Can the KDC be operated with reactive gases like oxygen or nitrogen?
Yes—KDC sources are routinely used with O₂, N₂, and H₂ for reactive sputtering and surface oxidation/nitridation. However, extended exposure to oxidizing gases may reduce filament lifetime; thoriated tungsten filaments are recommended for such applications.
Is neutralizer operation mandatory during beam extraction?
Yes. Electron neutralization of the positive ion beam is essential to prevent spacecraft-like charging of insulating substrates and maintain beam focus. All KDC systems include a thermionic neutralizer with independently adjustable bias.

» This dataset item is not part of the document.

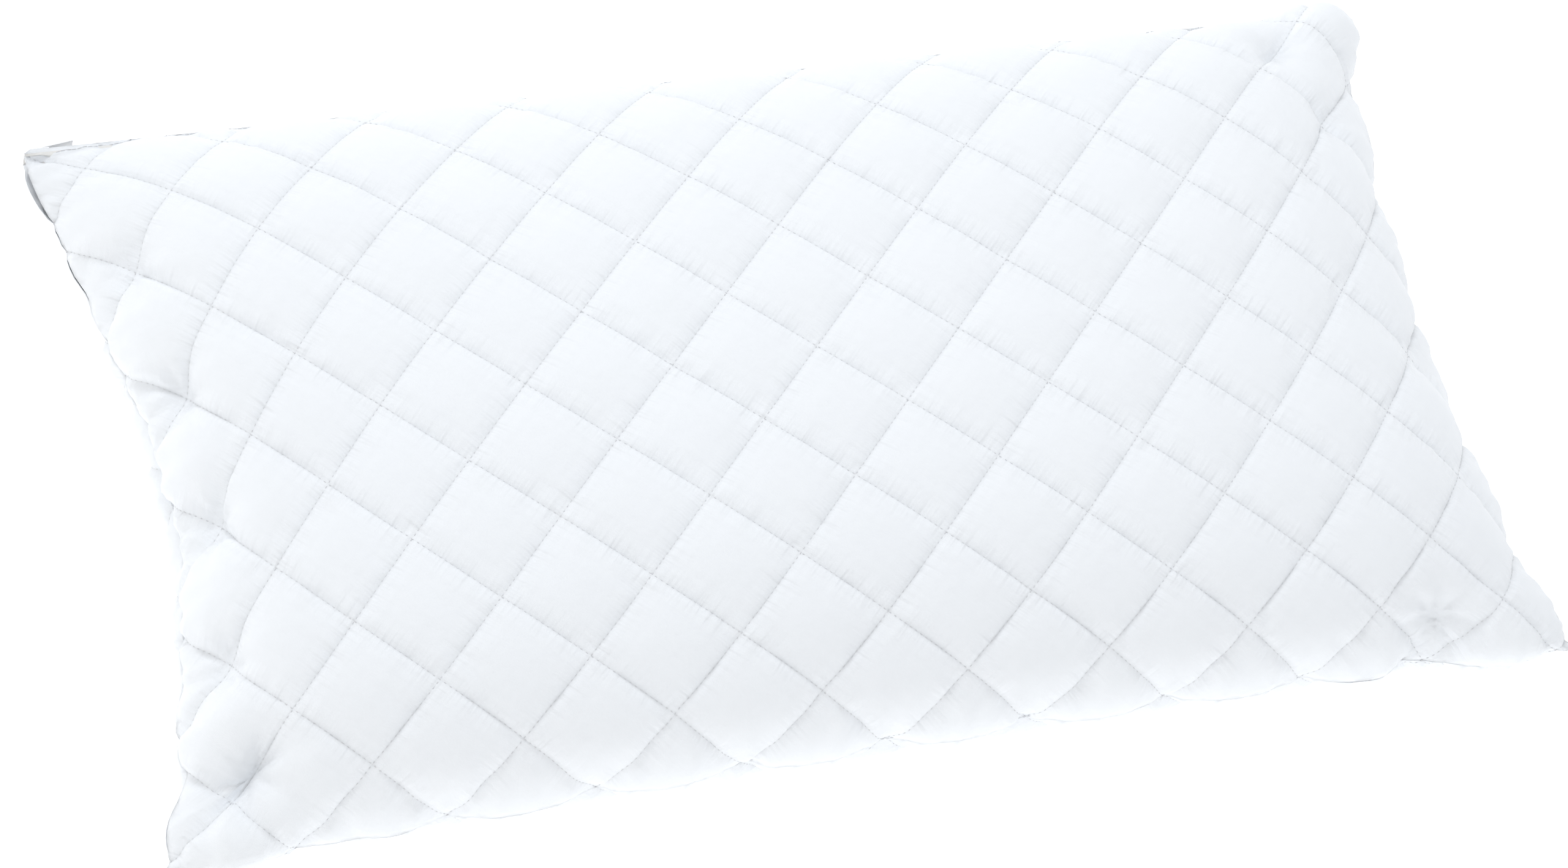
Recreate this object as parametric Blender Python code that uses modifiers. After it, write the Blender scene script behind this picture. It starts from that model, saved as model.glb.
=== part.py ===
"""A quilted bed pillow: a zipped cover of two diamond-quilted panels round a stuffed inner cushion.

Metres, +Z up. +X runs along the zip, +Y points out of the zipped edge, and the origin is on the
resting surface under the middle of the pillow.
"""

import math

import bmesh
import bpy
from mathutils import Matrix, Vector

# Overall sizes of the stuffed pillow
PILLOW_LENGTH = 0.790
PILLOW_DEPTH = 0.442
SEAM_HEIGHT = 0.060
CROWN_HEIGHT = 0.055
BELLY_DEPTH = 0.070
SIDE_DRAW = 0.030
FRONT_DRAW = 0.022
CROWN_POWER_X = 8
CROWN_POWER_Y = 4

# The zipped edge carries the slider, so the middle of the whole pillow lies this far behind the seam's
MIDDLE_OFFSET = 0.0045

# Diamond quilting
QUILT_SPACING = 0.0548
QUILT_INSET = 0.0292
QUILT_LOFT = 0.005
SHORTEST_COLUMN = 0.018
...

How is beam uniformity characterized across the target area?
Beam uniformity is verified via Faraday cup mapping per ASTM F1193-22. Typical KDC-100 and KDC-160 models achieve ±5% current density variation over 90% of the nominal beam diameter at 10 cm working distance.
Does KRI provide calibration certificates or factory acceptance testing reports?
Upon request, KRI issues NIST-traceable calibration reports for discharge and acceleration power supplies, along with beam current/energy validation data generated under ISO 17025-accredited internal test protocols.